INSTRUCTIONS FOR THE TASK –
Beginning with the first line below, please repeat the material exactly, ending with the line that includes "colour: The colour so far.".

COLLECTED DATA –
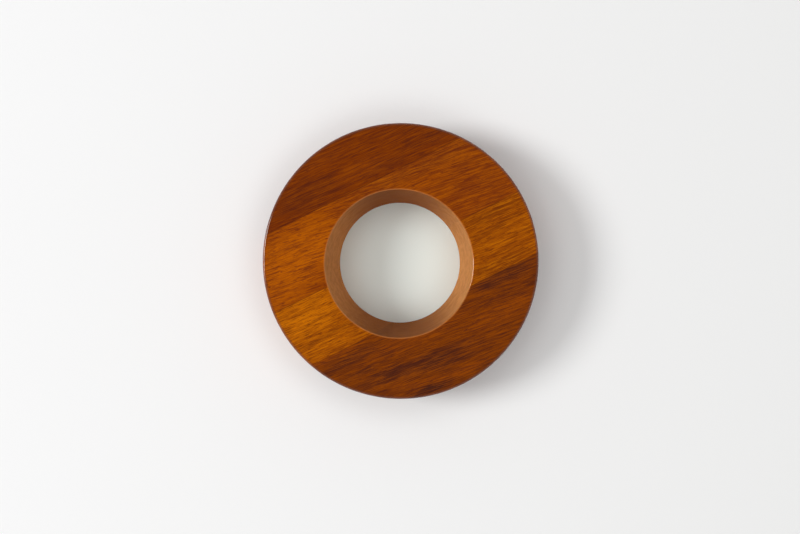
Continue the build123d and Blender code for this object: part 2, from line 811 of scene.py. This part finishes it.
    @staticmethod
    def walled(
        bench: Bench, effects: WoodEffects, shape: TurnedShape, place: WoodPlace, colour: Socket
    ) -> tuple[Socket, Socket]:
        """Give the wall of the bore its own tone, with painted light that makes it paler at its left and
        right.

        Args:
            bench: The material's bench.
            effects: The shared groups.
            shape: The turned ring's sizes.
            place: The point's place in the board.
            colour: The colour so far.

        Returns:
            The new colour, and a mask that is one on the wall of the bore.
        """
        centre = tuple(value / MM for value in shape.bore_centre)
        mouth = (shape.mouth_radius + 0.6 * shape.mouth_round) / MM
        bore = effects.bore.place(
            bench, Position=place.plain, Centre=centre, Radius=mouth, Edge=BORE_TONE.width_mm
        )
        colour = bench.tint(bore, BORE_TONE.strength, colour, BORE_TONE.colour)
        # Painted light: the wall of the bore is paler towards its left and right, where the key light and
        # the bounce light fall on it.
        outward = bench.vector("SUBTRACT", place.plain, centre)
        sideways = bench.math("DIVIDE", bench.part(outward, 0), mouth)
        side_light = bench.ramp(bench.squared(sideways), start=0.0, end=0.8, low=0.2, high=0.95)
        noise = effects.fibre.place(bench, Position=place.grain, Length=12.0, Width=2.2, Detail=4.0)
        cloudy = bench.ramp(noise, start=0.35, end=0.65, low=0.8, high=1.1)
        wall_light = bench.math("MULTIPLY", bore, bench.math("MULTIPLY", side_light, cloudy))
        return bench.mix(wall_light, colour, (*PAINTED_WALL_LIGHT, 1.0)), bore


class StaveTree:
    """The Geometry Nodes rule that cuts one stave from the turned ring."""

    SIZES = (
        ("Outer Radius", "Float"),
        ("Thickness", "Float"),
        ("Throat Radius", "Float"),
        ("Mouth Radius", "Float"),
        ("Land Height", "Float"),
        ("Rim Round", "Float"),
        ("Mouth Round", "Float"),
        ("Foot Round", "Float"),
        ("Land Blend", "Float"),
        ("Bore Centre", "Vector"),
        ("Grain Angle", "Float"),
        ("Board Middle", "Vector"),
        ("Board Size", "Vector"),
        ("Segments", "Int"),
        ("Material", "Material"),
    )
    ROUND_STEPS = 7
    SHARP_ANGLE = math.radians(35)
    FLAT_NORMAL = 0.9995

    def __init__(self) -> None:
        """Build the tree once for all five staves."""
        self.tree = bpy.data.node_groups.new("Stave of a turned ring", "GeometryNodeTree")
        for name, kind in self.SIZES:
            socket_of(self.tree, name, "INPUT", kind)
        socket_of(self.tree, "Geometry", "OUTPUT", "Geometry")
        self.bench = Bench(self.tree)
        self.given = self.bench.add("NodeGroupInput").outputs
        ring = self.off_centre(self.turned(self.section()))
        stave = self.bench.add("GeometryNodeMeshBoolean", operation="INTERSECT", solver="EXACT")
        for solid in (ring, self.board_block()):
            self.bench.feed(stave, "Mesh 2", solid)
        smooth = self.shaded(stave.outputs["Mesh"])
        real = self.bench.add("GeometryNodeRealizeInstances", {0: smooth}).outputs[0]
        dressed = self.bench.add("GeometryNodeSetMaterial", {0: real, "Material": self.given["Material"]})
        self.bench.add("NodeGroupOutput", {0: dressed.outputs[0]})
        self.bench.arrange()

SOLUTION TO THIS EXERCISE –
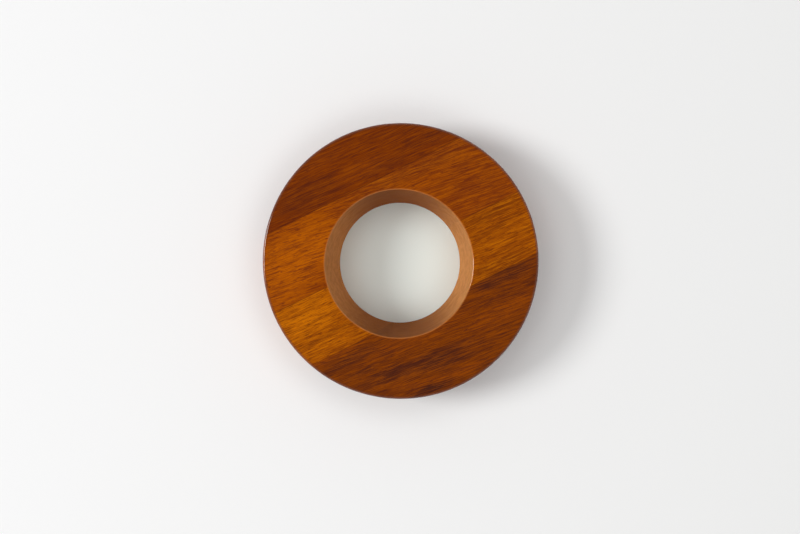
Continue the build123d and Blender code for this object: part 2, from line 811 of scene.py. This part finishes it.
    @staticmethod
    def walled(
        bench: Bench, effects: WoodEffects, shape: TurnedShape, place: WoodPlace, colour: Socket
    ) -> tuple[Socket, Socket]:
        """Give the wall of the bore its own tone, with painted light that makes it paler at its left and
        right.

        Args:
            bench: The material's bench.
            effects: The shared groups.
            shape: The turned ring's sizes.
            place: The point's place in the board.
            colour: The colour so far.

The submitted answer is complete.